Read more: South Africa Wrestles With How to Offset Rising Living Costs
The government has worked with about eight of the country’s banks to undertake income tests for grant recipients and weed out those using multiple bank accounts to get payments, Mampho Modise, the deputy director-general for public finance at the National Treasury, said in a webinar on Wednesday. It is also trying to verify claimants’ employment status, she said.
“We are taking out the ones that don’t qualify for the grant,” she said.
South Africa will spend 243 billion rand, or almost 4% of gross domestic product on welfare, in the current fiscal year, with most of the money going toward child support and pensions, the medium-term budget shows.
Stringent qualification criteria will remain in place for future iterations of the welfare payment, Modise said. The National Treasury is working with other state entities, including the Department of Employment and Labour, on options to replace, complement or adjust the grant, she said.

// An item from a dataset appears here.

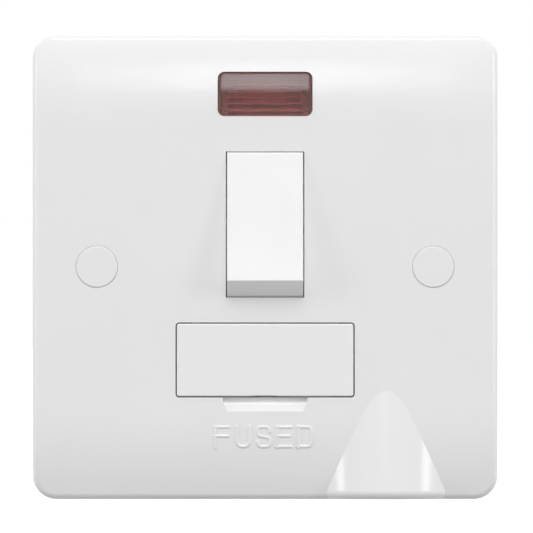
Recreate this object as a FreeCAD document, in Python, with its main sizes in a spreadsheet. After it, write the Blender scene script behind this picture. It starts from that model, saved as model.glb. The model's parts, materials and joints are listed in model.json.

About 7.4 million people out of a working-age population of 40 million receive the temporary stipend. If the current grant value and take-up rate remain the same and it is extended indefinitely, its cost will likely grow at an average of 8.8% per year to reach 65 billion rand in 2031, the Treasury said last month.
Without a source of permanent funding, which may include increases in revenue, spending reprioritization or a combination of the two, that amount “would threaten the sustainability of the public finances,” it said.